The [`timm`](https://hf.co/docs/timm/index) models are loaded within a model with `use_timm_backbone=True` or with `TimmBackbone` and `TimmBackboneConfig`. Use `use_timm_backbone=True` and `use_pretrained_backbone=True` to load pretrained timm weights for the backbone.

In [None]:
from transformers import MaskFormerConfig, MaskFormerForInstanceSegmentation

# backbone and neck config
config = MaskFormerConfig(
    backbone='resnet50',
    use_pretrained_backbone=True,
    use_timm_backbone=True
)
# head
model = MaskFormerForInstanceSegmentation(config)

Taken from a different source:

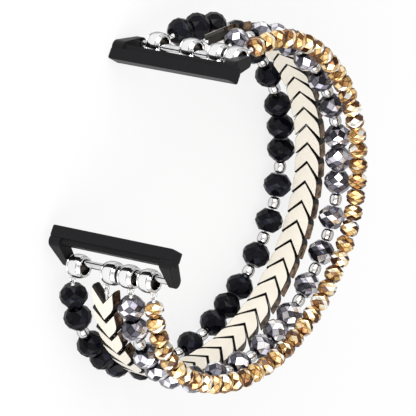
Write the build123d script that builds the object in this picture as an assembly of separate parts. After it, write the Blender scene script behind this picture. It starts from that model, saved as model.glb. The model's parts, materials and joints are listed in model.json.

Set `use_timm_backbone=True` and `use_pretrained_backbone=False` to load a randomly initialized timm backcone.

In [None]:
from transformers import MaskFormerConfig, MaskFormerForInstanceSegmentation

# backbone and neck config
config = MaskFormerConfig(
    backbone='resnet50',
    use_pretrained_backbone=False,
    use_timm_backbone=True
)
# head
model = MaskFormerForInstanceSegmentation(config)

We could also load the backbone config and use it to create a `TimmBackbone` or pass it to the model config. Timm backbones will load pretrained weights by default. Set `use_pretrained_backbone=False` to load randomly initialized weights:

In [None]:
from transformers import TimmBackboneConfig, TimmBackbone

backbone_config = TimmBackboneConfig(
    'resnet50',
    use_pretrained_backbone=False
)

# create a backbone class
backbone = TimmBackbone(backbone_config)
# create a model with a timm backbone
from transformers import MaskFormerConfig, MaskFormerForInstanceSegmentation

config = MaskFormerConfig(backbone_config=backbone_config)
model = MaskFormerForInstanceSegmentation(config)

## Feature extractor

A **feature extractor** process audio inputs.

We can create a feature extractor associated with the model we are using. For example, we can create a default `Wav2Vec2FeatureExtractor` if we are using `Wav2Vec2` for audio classification:

In [None]:
from transformers import Wav2Vec2FeatureExtractor

w2v2_extractor = Wav2Vec2FeatureExtractor()
w2v2_extractor

We can modify any of the `Wav2Vec2FeatureExtractor` parameters to create our custom feature extractor:

In [None]:
from transformers import Wav2Vec2FeatureExtractor

w2v2_extractor = Wav2Vec2FeatureExtractor(
    sampling_rate=8000,
    do_normalize=False
)
w2v2_extractor

## Processor

For models that support multimodal tasks, Transformers has a processor class that conveniently wraps processing classes.

Create a feature extractor to handle the audio inputs:

In [None]:
from transformers import Wav2Vec2FeatureExtractor

feature_extractor = Wav2Vec2FeatureExtractor(padding_value=1.0, do_normalize=True)

Create a tokenizer to handle text inputs:

In [None]:
from transformers import Wav2Vec2CTCTokenizer

tokenizer = Wav2Vec2CTCTokenizer(vocab_file='my_vocab_file.txt')

Combine the feature extractor and tokenizer in `Wav2Vec2Processor`:

In [None]:
from transformers import Wav2Vec2Processor

processor = Wav2Vec2Processor(
    feature_extractor=feature_extractor,
    tokenizer=tokenizer
)